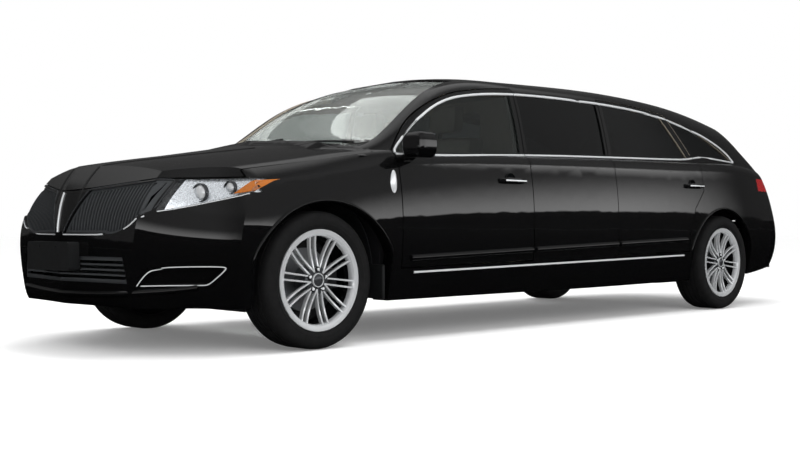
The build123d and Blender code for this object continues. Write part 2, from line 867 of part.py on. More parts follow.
def upright(axle_x):
    """hub carrier and brake caliper of a left wheel"""
    with BuildPart() as body:
        with BuildSketch(Plane.XZ.offset(-knuckle_back)):
            with Locations((axle_x, tyre_radius)):
                Circle(60)
                RectangleRounded(70, 2 * knuckle_half_height, 20)
            with Locations((axle_x - 95, tyre_radius)):
                Rectangle(110, 60)
        extrude(amount=knuckle_back - knuckle_face)
        with BuildSketch(Plane.XZ.offset(-caliper_back)):
            with Locations((axle_x - caliper_reach + 50, tyre_radius)):
                Rectangle(100, 108)
        extrude(amount=caliper_back - caliper_front)
        with BuildSketch(Plane.XZ.offset(4 + disc_thickness - disc_face - wheel_y)):
            with Locations((axle_x, tyre_radius)):
                Circle(disc_radius + 6)
        extrude(amount=-(disc_thickness + 8), mode=Mode.SUBTRACT)
    return body.part


save_pair(upright(front_axle_x), "front_knuckle")

# ---------------------------------------------------------------- chassis
arm_top = tyre_radius - knuckle_half_height - boss_gap
arm_thickness = 25
rail_in, rail_out = 420, 490
rail_low, rail_high = 400, 520
apron = 20
shelf_height = 862
firewall_x = front_axle_x - 530
firewall_top = 1000
floor_thickness = 60
floor_base = floor_height - floor_thickness
support_back, support_front = front_axle_x + 760, front_axle_x + 800
support_low, support_high = floor_height + 10, 850
post_in, post_out = floor_half_width, floor_half_width + 55

left_rail = [
    box_at(firewall_x, support_front, rail_in, rail_out, rail_low, rail_high),
    box_at(firewall_x, front_axle_x + 420, rail_out - apron, rail_out, rail_high - 20, shelf_height + 18),
    box_at(front_axle_x - 200, front_axle_x + 100, rail_out - apron, 690, shelf_height, shelf_height + 18),
    box_at(support_back, support_front, rail_out - 40, rail_out, support_low, support_high),
    box_at(firewall_x - 78, firewall_x + 20, post_in, post_out, floor_height, 980),
]
across = [
    box_at(firewall_x, firewall_x + 20, -post_in, post_in, floor_base, firewall_top),
    box_at(support_back, support_front, -rail_out, rail_out, support_low, support_low + 30),
    box_at(support_back, support_front, -rail_out, rail_out, support_high - 30, support_high),
    box_at(support_front, support_front + 40, -600, 600, 500, 620),
]
right_rail = [other_side(piece) for piece in left_rail]
with BuildPart() as front_frame:
    add([*left_rail, *right_rail, *across])
save(front_frame.part, "front_frame")

left_tower = box_at(front_axle_x - 60, front_axle_x + 60, rail_in + 10, rail_out - 10, arm_top, rail_low)
cross_plate = box_at(front_axle_x - 160, front_axle_x + 110, -rail_in, rail_in, arm_top - 50, arm_top + 5)
with BuildPart() as left_arm:
    with BuildSketch(Plane.XY.offset(arm_top)):
        with BuildLine():
            outline = [(-150, 400), (90, 400), (30, 750), (-30, 750), (-120, 620)]
            Polyline(*[(front_axle_x + x, y) for x, y in outline], close=True)
        make_face()
    extrude(amount=-arm_thickness)
with BuildPart() as front_subframe:
    add([cross_plate, *both_sides(left_arm.part), *both_sides(left_tower)])
save(front_subframe.part, "front_subframe")

strut_x, strut_y = front_axle_x - 75, 575
rod_radius, spring_radius = 24, 40
spring_low = arm_top + 180
strut_top = shelf_height - fit
with BuildPart() as front_struts:
    for height, radius in ((arm_top + fit, rod_radius), (spring_low, spring_radius)):
        with BuildSketch(Plane.XY.offset(height)):
            with Locations((strut_x, strut_y), (strut_x, -strut_y)):
                Circle(radius)
        extrude(amount=strut_top - height)
save(front_struts.part, "front_struts")

pipe_y, pipe_radius = -320, 30
pipe_height = floor_base - 36
tunnel = box_at(rear_axle_x - 200, rear_axle_x + 200, pipe_y - 40, pipe_y + 40, pipe_height - 36, floor_base)
rear_uprights = both_sides(upright(rear_axle_x))
rear_beams = [
    box_at(rear_axle_x - 50, rear_axle_x + 50, -knuckle_back - 10, knuckle_back + 10, 235, floor_base - fit),
    box_at(rear_axle_x - 160, rear_axle_x + 160, -430, 430, 190, floor_base - fit),
]
with BuildPart() as rear_axle:
    add([*rear_uprights, *rear_beams])
    add(tunnel, mode=Mode.SUBTRACT)
save(rear_axle.part, "rear_axle")

liner_radius, liner_thickness = 455, 6
liner_height = shelf_height - fit - liner_radius - liner_thickness
liner_outer_y = 830
liner_bottom = floor_height + fit
well_half_width = 622


def liner(middle_x, inner_y):
    """arched tub over a left wheel, closed on its inner side"""
    with BuildPart() as tub:
        for radius, y, mode in (
            (liner_radius + liner_thickness, inner_y, Mode.ADD),
            (liner_radius, inner_y + liner_thickness, Mode.SUBTRACT),
        ):
            with BuildSketch(Plane.XZ.offset(-y)):
                with Locations((middle_x, liner_height)):
                    Circle(radius)
            extrude(amount=y - liner_outer_y, mode=mode)
        split(bisect_by=Plane.XY.offset(liner_bottom), keep=Keep.TOP)
    return tub.part


strut_hole = Location((strut_x, strut_y, liner_bottom)) * Cylinder(
    spring_radius + 6, 800, align=(Align.CENTER, Align.CENTER, Align.MIN)
)
front_liner = without(liner(front_axle_x - 20, rail_out + fit), strut_hole)
rear_liner = liner(rear_axle_x, well_half_width)
with BuildPart() as wheel_liners:
    add([*both_sides(front_liner), *both_sides(rear_liner)])
save(wheel_liners.part, "wheel_liners")

jack_pad_xs = (front_axle_x - 760, rear_axle_x + 760)
jack_pad_y, jack_pad_depth = 700, 12
with BuildPart() as floor_pan:
    with BuildSketch(Plane.XY.offset(floor_base)):
        with BuildLine():
            notch_y = well_half_width - fit
            half = [(firewall_x, floor_half_width), (rear_axle_x + 485, floor_half_width),
                    (rear_axle_x + 485, notch_y), (rear_axle_x - 485, notch_y),
                    (rear_axle_x - 485, floor_half_width), (rear_axle_x - 1040, floor_half_width)]
            Polyline(*half, *[(x, -y) for x, y in reversed(half)], half[0])
        make_face()
    extrude(amount=floor_thickness)
    with BuildSketch(Plane.XY.offset(floor_base)):
        with Locations(*[(x, side * jack_pad_y) for x in jack_pad_xs for side in (-1, 1)]):
            RectangleRounded(140, 90, 10)
    extrude(amount=-jack_pad_depth)
save(floor_pan.part, "floor_pan")

# ---------------------------------------------------------------- engine, exhaust, tank
engine_blocks = [
    box_at(front_axle_x - 260, front_axle_x + 420, -rail_in, rail_in, rail_low + 10, rail_high - 10),
    box_at(front_axle_x - 260, front_axle_x + 420, -350, 350, 300, 880),
]
with BuildPart() as engine:
    add(engine_blocks)
save(engine.part, "engine")

with BuildPart() as radiator:
    with BuildSketch(Plane.YZ.offset(support_back)):
        with Locations((0, (support_low + support_high) / 2)):
            Rectangle(2 * (rail_in - fit), support_high - support_low - 40)
    extrude(amount=-26)
save(radiator.part, "radiator")

with BuildPart() as fuel_tank:
    with BuildSketch(Plane.XY.offset(floor_base)):
        with Locations((rear_axle_x + 610, 180)):
            RectangleRounded(580, 480, 60)
    extrude(amount=-95)
save(fuel_tank.part, "fuel_tank")

exhaust_blocks = [
    box_at(rear_axle_x - 985, rear_axle_x - 340, pipe_y - 100, pipe_y + 100, 215, floor_base - fit),
    box_at(front_axle_x - 640, front_axle_x - 600, -200, -160, pipe_height, floor_base - fit),
]
with BuildPart() as exhaust:
    with BuildLine():
        pipe_path = FilletPolyline(
            (front_axle_x - 420, -180, pipe_height), (front_axle_x - 900, -180, pipe_height),
            (front_axle_x - 1200, pipe_y, pipe_height), (rear_axle_x - 1100, pipe_y, pipe_height),
            radius=200,
        )
    with BuildSketch(Plane(pipe_path @ 0, z_dir=pipe_path % 0)):
        Circle(pipe_radius)
    sweep()
    add(exhaust_blocks)
save(exhaust.part, "exhaust")

# ---------------------------------------------------------------- cabin
wheel_tilt = 25             # steering column from level
wheel_place = (front_axle_x - 1060, 380, 985)
column = Plane(
    origin=wheel_place, x_dir=(0, 1, 0),
    z_dir=(-cos(radians(wheel_tilt)), 0, sin(radians(wheel_tilt))),
)
wheel_ring_radius = 183
dash_half_width = 790
console_half_width = 115
dash_back = front_axle_x - 950


def outline_at(points, axle_x):
    """closed line through points given as (distance behind the axle, height)"""
    Polyline(*[(axle_x - t, z) for t, z in points], close=True)


console_blocks = [
    box_at(dash_back + 15, dash_back + 170, -console_half_width, console_half_width, floor_height, 820),
    box_at(front_axle_x - 1600, dash_back + 15, -console_half_width, console_half_width, floor_height, 600),
]
with BuildPart() as dashboard:
    with BuildSketch(Plane.XZ.offset(-dash_half_width)):
        with BuildLine():
            top_points = [(530, 990), (620, 1035), (860, 1030), (950, 965)]
            outline_at([(530, 760), *top_points, (925, 820), (800, 740)], front_axle_x)
        make_face()
    extrude(amount=2 * dash_half_width)
    add(console_blocks)
    with BuildSketch(column.offset(-26.5)):
        Circle(34)
    extrude(amount=-140)
save(dashboard.part, "dashboard")

with BuildPart() as steering_wheel:
    with BuildSketch(Plane(column.origin, x_dir=column.z_dir, z_dir=column.x_dir)):
        with Locations((0, wheel_ring_radius)):
            Circle(15)
    revolve(axis=Axis(column.origin, column.z_dir))
    with BuildSketch(column.offset(-26)):
        Circle(52)
    extrude(amount=36)
    with BuildSketch(column.offset(-8)):
        with Locations((0, 0)):
            Rectangle(2 * wheel_ring_radius, 34)
        with Locations((wheel_ring_radius / 2, 0), (-wheel_ring_radius / 2, 0)):
            Rectangle(40, 34)
    extrude(amount=14)
save(steering_wheel.part, "steering_wheel")

seat_y, seat_half_width = 380, 250
with BuildPart() as driver_seat:
    with BuildSketch(Plane.XZ.offset(-seat_y - seat_half_width)):
        with BuildLine():
            outline_at([(1030, 470), (1020, 670), (1080, 712), (1450, 655), (1590, 1180), (1640, 1240),
                        (1710, 1210), (1700, 900), (1620, 470)], front_axle_x)
        make_face()
    extrude(amount=2 * seat_half_width)
    for width, low, high, t0, t1 in ((200, floor_height, 480, 1100, 1540), (60, 1180, 1330, 1655, 1690)):
        with BuildSketch(Plane.XY.offset(low)):
            with Locations((front_axle_x - (t0 + t1) / 2, seat_y)):
                Rectangle(t1 - t0, 2 * width)
        extrude(amount=high - low)
    with BuildSketch(Plane.XZ.offset(-seat_y - 130)):
        with Locations((front_axle_x - 1672, 1375)):
            RectangleRounded(95, 170, 30)
    extrude(amount=260)
with BuildPart() as front_seats:
    add(both_sides(driver_seat.part))
save(front_seats.part, "front_seats")

partition_front = front_axle_x - 1800
with BuildPart() as partition:
    with BuildSketch(Plane.YZ.offset(partition_front)):
        with BuildLine():
            half = [(795, floor_height), (795, 1080), (690, 1500)]
            Polyline(*half, *[(-y, z) for y, z in reversed(half)], close=True)
        make_face()
        with Locations((0, 1250)):
            RectangleRounded(940, 340, 40, mode=Mode.SUBTRACT)
    extrude(amount=-40)
save(partition.part, "partition")

bench_y = -795
with BuildPart() as side_bench:
    with BuildSketch(Plane.YZ.offset(front_axle_x - 2100)):
        with BuildLine():
            Polyline((bench_y, floor_height), (bench_y + 430, floor_height), (bench_y + 470, 740),
                     (bench_y + 190, 775), (bench_y + 110, 1090), (bench_y, 1090), close=True)
        make_face()
    extrude(amount=-1550)
save(side_bench.part, "side_bench")

rear_bench_half_width = well_half_width - 12
with BuildPart() as rear_bench:
    with BuildSketch(Plane.XZ.offset(-rear_bench_half_width)):
        with BuildLine():
            seat_points = [(-240, floor_height), (-270, 740), (120, 700)]
            back_points = [(280, 1210), (370, 1220), (400, floor_height)]
            outline_at([*seat_points, *back_points], rear_axle_x)
        make_face()
    extrude(amount=2 * rear_bench_half_width)
save(rear_bench.part, "rear_bench")
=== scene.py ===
import bpy
import json
from math import cos, pi, radians, sin
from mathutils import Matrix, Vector

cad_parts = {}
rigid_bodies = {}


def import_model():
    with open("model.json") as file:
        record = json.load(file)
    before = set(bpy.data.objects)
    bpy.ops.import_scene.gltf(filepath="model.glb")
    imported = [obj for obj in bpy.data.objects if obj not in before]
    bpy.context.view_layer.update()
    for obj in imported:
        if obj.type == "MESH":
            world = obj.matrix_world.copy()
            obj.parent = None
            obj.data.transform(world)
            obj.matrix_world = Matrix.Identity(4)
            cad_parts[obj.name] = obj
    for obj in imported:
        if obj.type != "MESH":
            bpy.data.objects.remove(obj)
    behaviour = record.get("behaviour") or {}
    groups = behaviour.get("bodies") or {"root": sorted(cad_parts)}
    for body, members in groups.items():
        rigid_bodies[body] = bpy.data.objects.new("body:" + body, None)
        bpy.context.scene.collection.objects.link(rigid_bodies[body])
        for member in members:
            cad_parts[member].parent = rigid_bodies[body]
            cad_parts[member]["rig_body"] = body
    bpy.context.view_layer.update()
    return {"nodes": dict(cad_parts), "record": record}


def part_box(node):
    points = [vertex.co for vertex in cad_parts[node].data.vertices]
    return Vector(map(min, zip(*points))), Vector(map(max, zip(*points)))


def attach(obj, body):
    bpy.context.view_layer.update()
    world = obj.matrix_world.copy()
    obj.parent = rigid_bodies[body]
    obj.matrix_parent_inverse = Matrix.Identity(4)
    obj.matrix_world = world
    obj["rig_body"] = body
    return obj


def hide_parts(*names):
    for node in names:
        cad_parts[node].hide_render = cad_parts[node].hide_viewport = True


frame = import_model()
nodes = frame["nodes"]
frontAxle = sum(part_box("rim_front_left"), Vector()) / 2
rearAxle = sum(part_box("rim_rear_left"), Vector()) / 2
sides = (("left", 1), ("right", -1))
print("frame loaded")


# procedural materials, in Object coordinates so that each grain keeps its size in millimetres


def linearColour(hexText):
    parts = [int(hexText[i:i + 2], 16) / 255 for i in (1, 3, 5)]
    return (*[p / 12.92 if p <= 0.04045 else ((p + 0.055) / 1.055) ** 2.4 for p in parts], 1.0)


def addNode(owner, kind, settings=None, links=None):    # settings and links go by property or input name
    node = owner.node_tree.nodes.new(kind)
    for name, value in (settings or {}).items():
        if name in node.inputs:
            node.inputs[name].default_value = value
        else:
            setattr(node, name, value)
    for name, socket in (links or {}).items():
        owner.node_tree.links.new(socket, node.inputs[name])
    return node


def surfaceOf(material):
    return material.node_tree.nodes["Principled BSDF"]


def newMaterial(name, hexColour=None, **inputs):
    material = bpy.data.materials.new(name)
    material.use_nodes = True
    if hexColour:
        inputs["Base_Color"] = linearColour(hexColour)
    for key, value in inputs.items():
        surfaceOf(material).inputs[key.replace("_", " ")].default_value = value
    return material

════

▸ **Requirement**:
Exactly the lines from the one holding "bench_y = -795" through the one holding "obj.parent = None" should be printed, ends included.

▸ **Result**:
bench_y = -795
with BuildPart() as side_bench:
    with BuildSketch(Plane.YZ.offset(front_axle_x - 2100)):
        with BuildLine():
            Polyline((bench_y, floor_height), (bench_y + 430, floor_height), (bench_y + 470, 740),
                     (bench_y + 190, 775), (bench_y + 110, 1090), (bench_y, 1090), close=True)
        make_face()
    extrude(amount=-1550)
save(side_bench.part, "side_bench")

rear_bench_half_width = well_half_width - 12
with BuildPart() as rear_bench:
    with BuildSketch(Plane.XZ.offset(-rear_bench_half_width)):
        with BuildLine():
            seat_points = [(-240, floor_height), (-270, 740), (120, 700)]
            back_points = [(280, 1210), (370, 1220), (400, floor_height)]
            outline_at([*seat_points, *back_points], rear_axle_x)
        make_face()
    extrude(amount=2 * rear_bench_half_width)
save(rear_bench.part, "rear_bench")
=== scene.py ===
import bpy
import json
from math import cos, pi, radians, sin
from mathutils import Matrix, Vector

cad_parts = {}
rigid_bodies = {}


def import_model():
    with open("model.json") as file:
        record = json.load(file)
    before = set(bpy.data.objects)
    bpy.ops.import_scene.gltf(filepath="model.glb")
    imported = [obj for obj in bpy.data.objects if obj not in before]
    bpy.context.view_layer.update()
    for obj in imported:
        if obj.type == "MESH":
            world = obj.matrix_world.copy()
            obj.parent = None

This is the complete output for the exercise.